Over the course of History many individuals in the Art fraternity have had a rather difficult time believing that this painting was a work of Hieronymus Bosch as the style employed to make it is not consistent with his other works.

Hieronymus Bosch was a prolific Dutch Artist whose works were notable for their lush imagery and very detailed landscapes.

Historians found a certain degree of consistency between this painting and other works such as the "Tritych of the Passion" that were released to the public many years later which indicates a lack of relationship between the two. History points to a particular follower of Hieronymus who is believed to have painted it.

The painting consists of a portrait of Jesus Christ carrying a cross while surrounded by a huddle of caricatured heads that all have different bizarre expressions that total to a cumulative number of eighteen.

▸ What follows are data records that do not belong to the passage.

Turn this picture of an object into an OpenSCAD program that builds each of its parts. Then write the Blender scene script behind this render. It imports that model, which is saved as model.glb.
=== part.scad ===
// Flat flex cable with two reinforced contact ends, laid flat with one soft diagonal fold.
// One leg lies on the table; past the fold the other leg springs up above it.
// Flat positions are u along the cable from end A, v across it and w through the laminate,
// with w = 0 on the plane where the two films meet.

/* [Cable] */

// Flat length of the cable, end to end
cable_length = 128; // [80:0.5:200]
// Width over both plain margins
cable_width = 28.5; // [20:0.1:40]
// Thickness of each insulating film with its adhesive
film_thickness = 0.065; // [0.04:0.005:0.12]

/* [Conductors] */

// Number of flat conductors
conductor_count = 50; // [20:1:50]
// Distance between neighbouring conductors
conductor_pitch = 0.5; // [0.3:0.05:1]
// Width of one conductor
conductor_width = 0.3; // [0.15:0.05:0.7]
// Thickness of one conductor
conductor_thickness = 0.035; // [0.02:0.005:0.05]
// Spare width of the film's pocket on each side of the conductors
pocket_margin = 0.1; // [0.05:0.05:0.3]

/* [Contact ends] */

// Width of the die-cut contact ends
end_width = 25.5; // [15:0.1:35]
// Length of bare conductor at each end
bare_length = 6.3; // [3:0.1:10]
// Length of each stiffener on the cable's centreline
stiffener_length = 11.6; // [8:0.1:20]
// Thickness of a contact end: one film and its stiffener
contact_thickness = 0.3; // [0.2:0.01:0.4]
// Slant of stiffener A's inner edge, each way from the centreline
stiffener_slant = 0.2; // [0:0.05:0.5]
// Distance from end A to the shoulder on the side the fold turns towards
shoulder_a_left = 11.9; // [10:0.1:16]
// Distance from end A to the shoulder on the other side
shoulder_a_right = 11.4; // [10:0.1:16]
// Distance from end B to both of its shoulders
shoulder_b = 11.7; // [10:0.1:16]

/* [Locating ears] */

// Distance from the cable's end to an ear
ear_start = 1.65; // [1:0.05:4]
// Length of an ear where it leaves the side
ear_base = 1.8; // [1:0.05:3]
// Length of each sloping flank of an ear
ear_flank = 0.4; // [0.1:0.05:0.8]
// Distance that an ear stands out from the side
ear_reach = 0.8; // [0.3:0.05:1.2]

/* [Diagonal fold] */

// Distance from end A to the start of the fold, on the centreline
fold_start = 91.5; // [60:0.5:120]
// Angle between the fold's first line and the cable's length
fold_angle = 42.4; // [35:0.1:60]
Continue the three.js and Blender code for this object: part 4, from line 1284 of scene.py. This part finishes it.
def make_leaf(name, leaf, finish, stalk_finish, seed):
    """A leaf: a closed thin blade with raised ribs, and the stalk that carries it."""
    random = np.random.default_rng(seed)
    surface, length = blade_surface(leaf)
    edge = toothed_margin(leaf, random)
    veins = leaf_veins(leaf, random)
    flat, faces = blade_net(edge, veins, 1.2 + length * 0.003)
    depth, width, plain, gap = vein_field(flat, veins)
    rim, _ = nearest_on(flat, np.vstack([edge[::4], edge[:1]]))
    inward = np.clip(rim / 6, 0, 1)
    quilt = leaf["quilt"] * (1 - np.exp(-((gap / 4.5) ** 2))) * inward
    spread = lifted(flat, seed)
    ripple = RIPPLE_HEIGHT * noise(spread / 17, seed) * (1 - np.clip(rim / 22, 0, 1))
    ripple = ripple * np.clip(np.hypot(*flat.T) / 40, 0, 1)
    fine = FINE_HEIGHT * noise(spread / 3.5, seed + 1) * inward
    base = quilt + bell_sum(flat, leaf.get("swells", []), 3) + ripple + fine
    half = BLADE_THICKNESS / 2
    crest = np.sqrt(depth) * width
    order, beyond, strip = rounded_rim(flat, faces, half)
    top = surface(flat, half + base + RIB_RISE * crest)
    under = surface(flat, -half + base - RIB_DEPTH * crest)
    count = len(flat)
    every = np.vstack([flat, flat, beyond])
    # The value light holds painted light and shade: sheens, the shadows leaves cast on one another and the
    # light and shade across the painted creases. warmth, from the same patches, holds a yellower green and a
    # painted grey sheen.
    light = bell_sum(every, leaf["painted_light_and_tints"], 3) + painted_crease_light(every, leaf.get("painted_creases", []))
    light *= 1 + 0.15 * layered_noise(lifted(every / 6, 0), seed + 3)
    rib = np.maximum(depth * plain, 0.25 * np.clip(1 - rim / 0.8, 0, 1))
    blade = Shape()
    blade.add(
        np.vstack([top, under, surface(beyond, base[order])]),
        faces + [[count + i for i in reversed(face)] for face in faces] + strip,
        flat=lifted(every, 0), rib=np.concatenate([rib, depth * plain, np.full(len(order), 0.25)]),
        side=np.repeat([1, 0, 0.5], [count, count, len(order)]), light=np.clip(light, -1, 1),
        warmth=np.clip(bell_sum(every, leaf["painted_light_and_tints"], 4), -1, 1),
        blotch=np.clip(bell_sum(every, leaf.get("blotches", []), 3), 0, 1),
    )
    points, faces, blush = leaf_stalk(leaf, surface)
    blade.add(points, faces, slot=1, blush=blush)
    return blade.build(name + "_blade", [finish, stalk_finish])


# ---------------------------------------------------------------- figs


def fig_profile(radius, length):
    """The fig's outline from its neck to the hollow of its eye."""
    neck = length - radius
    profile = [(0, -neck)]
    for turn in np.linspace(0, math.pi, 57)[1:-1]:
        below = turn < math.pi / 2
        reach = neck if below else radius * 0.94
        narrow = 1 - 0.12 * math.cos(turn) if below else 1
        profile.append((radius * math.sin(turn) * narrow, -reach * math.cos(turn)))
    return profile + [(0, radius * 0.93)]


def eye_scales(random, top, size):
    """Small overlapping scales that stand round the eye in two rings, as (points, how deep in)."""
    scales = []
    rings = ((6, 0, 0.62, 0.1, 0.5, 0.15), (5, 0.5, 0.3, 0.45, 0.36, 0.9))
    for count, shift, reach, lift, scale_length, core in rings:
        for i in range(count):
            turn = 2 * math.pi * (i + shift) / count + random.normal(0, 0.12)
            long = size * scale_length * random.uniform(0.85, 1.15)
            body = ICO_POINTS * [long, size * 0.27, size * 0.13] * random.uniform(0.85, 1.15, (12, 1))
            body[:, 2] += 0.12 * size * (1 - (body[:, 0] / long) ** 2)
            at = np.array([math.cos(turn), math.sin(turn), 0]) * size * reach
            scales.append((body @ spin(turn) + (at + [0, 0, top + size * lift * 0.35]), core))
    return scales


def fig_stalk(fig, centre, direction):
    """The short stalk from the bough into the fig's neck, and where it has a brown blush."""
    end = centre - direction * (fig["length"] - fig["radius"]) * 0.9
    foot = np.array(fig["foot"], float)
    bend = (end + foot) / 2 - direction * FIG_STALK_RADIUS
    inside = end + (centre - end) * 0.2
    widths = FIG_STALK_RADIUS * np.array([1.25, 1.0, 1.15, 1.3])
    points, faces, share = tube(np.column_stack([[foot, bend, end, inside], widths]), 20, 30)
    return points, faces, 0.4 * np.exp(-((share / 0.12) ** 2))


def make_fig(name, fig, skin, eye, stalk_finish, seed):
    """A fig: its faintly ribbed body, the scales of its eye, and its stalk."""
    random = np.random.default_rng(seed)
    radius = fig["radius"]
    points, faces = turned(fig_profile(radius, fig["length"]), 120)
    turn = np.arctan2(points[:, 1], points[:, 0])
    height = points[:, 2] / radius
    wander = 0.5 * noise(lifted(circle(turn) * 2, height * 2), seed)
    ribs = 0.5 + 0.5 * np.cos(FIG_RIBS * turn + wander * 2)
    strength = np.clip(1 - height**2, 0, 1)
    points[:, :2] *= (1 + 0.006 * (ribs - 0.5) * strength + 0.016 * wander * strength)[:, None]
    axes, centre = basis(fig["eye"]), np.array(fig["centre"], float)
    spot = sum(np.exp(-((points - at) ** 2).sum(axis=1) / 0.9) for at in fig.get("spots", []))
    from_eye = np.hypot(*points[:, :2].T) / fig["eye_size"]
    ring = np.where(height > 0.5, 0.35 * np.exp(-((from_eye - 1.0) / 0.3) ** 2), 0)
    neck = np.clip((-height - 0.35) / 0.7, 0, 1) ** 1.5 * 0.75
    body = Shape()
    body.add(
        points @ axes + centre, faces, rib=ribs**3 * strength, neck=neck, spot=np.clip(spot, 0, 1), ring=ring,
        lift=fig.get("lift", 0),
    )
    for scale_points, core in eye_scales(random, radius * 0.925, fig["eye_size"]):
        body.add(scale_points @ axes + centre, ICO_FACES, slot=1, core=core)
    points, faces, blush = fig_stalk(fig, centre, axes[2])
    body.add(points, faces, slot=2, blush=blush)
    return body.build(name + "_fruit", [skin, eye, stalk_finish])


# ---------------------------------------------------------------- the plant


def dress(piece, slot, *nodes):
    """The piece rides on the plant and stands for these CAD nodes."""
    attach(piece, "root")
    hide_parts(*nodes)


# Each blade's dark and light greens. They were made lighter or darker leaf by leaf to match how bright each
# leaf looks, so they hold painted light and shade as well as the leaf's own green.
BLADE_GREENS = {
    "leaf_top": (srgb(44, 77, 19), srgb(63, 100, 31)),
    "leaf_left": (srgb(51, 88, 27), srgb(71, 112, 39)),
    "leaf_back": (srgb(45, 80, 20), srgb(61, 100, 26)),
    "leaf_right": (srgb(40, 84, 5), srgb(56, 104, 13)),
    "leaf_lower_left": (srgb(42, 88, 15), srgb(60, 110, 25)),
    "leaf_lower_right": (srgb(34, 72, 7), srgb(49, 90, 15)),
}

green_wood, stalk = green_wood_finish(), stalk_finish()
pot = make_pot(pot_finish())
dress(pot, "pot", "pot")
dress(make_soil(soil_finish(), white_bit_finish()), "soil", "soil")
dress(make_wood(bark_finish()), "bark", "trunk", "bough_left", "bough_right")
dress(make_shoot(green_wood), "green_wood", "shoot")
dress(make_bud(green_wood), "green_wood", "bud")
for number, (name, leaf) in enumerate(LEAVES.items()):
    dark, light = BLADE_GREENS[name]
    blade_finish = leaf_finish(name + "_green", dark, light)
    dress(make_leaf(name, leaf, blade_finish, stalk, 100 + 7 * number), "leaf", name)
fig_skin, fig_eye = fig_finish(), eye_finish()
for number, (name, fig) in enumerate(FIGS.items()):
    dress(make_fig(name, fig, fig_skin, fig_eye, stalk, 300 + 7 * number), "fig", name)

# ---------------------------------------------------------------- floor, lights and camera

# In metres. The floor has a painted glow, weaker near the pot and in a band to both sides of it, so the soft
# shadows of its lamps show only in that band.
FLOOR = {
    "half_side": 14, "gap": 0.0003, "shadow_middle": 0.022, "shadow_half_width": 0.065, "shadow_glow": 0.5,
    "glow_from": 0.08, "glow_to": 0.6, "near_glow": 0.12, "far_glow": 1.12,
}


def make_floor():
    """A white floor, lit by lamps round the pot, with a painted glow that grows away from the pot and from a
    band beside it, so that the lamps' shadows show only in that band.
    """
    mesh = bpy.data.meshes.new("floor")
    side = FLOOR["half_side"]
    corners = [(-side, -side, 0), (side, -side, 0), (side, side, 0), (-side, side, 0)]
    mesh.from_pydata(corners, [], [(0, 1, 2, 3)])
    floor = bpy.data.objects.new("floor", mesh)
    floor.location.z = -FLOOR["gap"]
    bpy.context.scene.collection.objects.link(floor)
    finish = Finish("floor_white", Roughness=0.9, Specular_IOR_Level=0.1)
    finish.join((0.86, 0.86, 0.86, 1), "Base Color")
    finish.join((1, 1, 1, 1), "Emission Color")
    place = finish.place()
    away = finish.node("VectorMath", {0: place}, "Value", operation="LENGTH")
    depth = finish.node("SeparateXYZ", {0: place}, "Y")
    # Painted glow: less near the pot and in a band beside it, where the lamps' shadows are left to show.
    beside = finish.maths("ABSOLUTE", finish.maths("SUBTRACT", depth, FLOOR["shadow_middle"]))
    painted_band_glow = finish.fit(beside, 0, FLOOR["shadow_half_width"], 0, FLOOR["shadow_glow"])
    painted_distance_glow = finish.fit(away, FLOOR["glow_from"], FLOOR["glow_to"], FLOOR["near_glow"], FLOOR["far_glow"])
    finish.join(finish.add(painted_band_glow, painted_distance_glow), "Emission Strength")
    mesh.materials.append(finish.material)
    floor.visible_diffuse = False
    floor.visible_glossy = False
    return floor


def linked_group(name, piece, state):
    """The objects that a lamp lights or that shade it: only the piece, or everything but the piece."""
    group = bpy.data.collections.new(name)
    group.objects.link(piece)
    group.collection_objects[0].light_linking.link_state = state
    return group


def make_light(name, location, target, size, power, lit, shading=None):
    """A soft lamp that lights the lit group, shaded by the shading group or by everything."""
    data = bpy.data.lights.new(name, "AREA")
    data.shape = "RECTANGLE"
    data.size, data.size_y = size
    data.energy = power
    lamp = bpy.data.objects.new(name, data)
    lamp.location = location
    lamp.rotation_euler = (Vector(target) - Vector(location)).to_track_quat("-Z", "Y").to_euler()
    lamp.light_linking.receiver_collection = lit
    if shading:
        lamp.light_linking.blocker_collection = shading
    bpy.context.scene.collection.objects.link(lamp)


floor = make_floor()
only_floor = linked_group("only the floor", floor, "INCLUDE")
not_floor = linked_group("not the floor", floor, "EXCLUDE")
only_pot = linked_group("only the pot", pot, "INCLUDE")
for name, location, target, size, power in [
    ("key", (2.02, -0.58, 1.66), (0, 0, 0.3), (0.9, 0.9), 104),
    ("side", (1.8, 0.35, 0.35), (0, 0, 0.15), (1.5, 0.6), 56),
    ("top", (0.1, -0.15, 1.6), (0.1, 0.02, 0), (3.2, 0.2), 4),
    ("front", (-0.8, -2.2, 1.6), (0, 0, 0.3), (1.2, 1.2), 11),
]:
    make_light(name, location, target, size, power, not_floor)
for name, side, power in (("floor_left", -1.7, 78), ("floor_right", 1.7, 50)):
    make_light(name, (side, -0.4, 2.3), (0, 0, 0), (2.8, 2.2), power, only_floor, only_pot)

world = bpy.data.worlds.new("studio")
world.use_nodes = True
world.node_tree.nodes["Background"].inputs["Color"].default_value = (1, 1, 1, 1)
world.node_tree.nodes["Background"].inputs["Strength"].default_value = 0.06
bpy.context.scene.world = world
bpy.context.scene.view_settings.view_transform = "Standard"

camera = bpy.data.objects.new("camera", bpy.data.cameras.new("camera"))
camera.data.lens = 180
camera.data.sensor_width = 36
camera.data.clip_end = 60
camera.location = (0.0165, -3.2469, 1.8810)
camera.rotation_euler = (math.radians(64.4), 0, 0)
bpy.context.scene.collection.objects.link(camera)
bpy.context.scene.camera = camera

These caricatured heads represent our humanity surrounding a woeful Christ. At the top left end you'll find Simon of Cyrene. At the bottom left there's Veronica with the holy shroud.

At the bottom right end there's the impenitent thief while the penitent thief is on the top right end, represented by a monk. There's sophistication in the manner in which these portraits were painted that makes it very unique for its time and a one of a kind painting by its own right.

The director of the museum in which it his housed stated that if it wasn't Hieronymus Bosch that painted it, then it was definitely a genius even greater than Bosch.

While historians differ on a number of aspects in as far as the meanings of the paintings are concerned, many can easily point out the Hallucinatory style that was associated with Bosch which goes on to support the notion of the painter being a follower of his.

The various grotesque heads all indicate how human beings are on the inside. They are meant to expose their ugliness, their shame, their sins and all their hidden vices which you'd otherwise never see with the naked eye.